Understanding Impacts of High-Order Loss Approximations and Features in Deep Learning Interpretation
Proceedings of the 36th International Conference on Machine Learning, PMLR 97:5848-5856, 2019.
Current saliency map interpretations for neural networks generally rely on two key assumptions. First, they use first-order approximations of the loss function, neglecting higher-order terms such as the loss curvature. Second, they evaluate each feature’s importance in isolation, ignoring feature interdependencies. This work studies the effect of relaxing these two assumptions. First, we characterize a closed-form formula for the input Hessian matrix of a deep ReLU network. Using this formula, we show that, for classification problems with many classes, if a prediction has high probability then including the Hessian term has a small impact on the interpretation.
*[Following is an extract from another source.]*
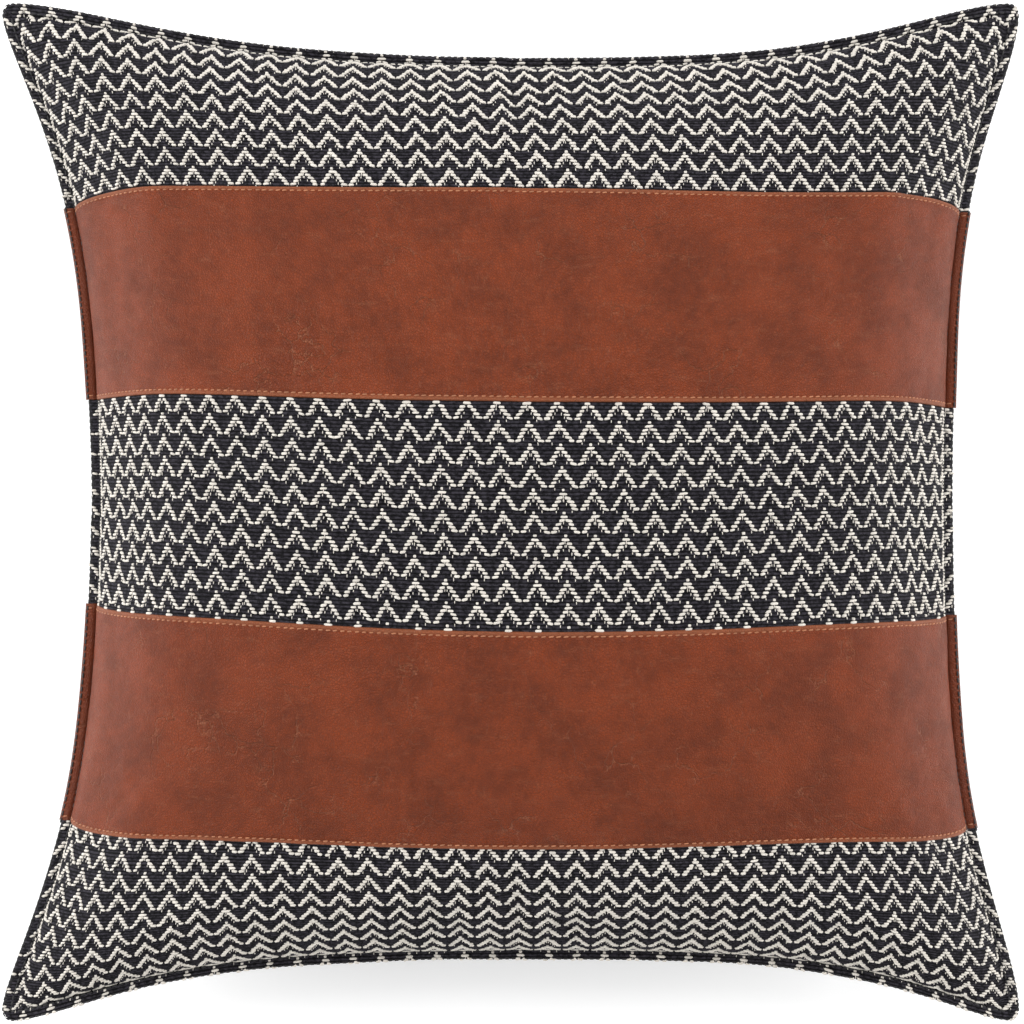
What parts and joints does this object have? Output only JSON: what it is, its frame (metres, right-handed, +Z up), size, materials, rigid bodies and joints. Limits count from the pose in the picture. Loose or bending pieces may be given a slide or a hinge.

We prove this result by demonstrating that these conditions cause the Hessian matrix to be approximately rank one and its leading eigenvector to be almost parallel to the gradient of the loss. We empirically validate this theory by interpreting ImageNet classifiers. Second, we incorporate feature interdependencies by calculating the importance of group-features using a sparsity regularization term. We use an L0 - L1 relaxation technique along with proximal gradient descent to efficiently compute group-feature importance values. Our empirical results show that our method significantly improves deep learning interpretations.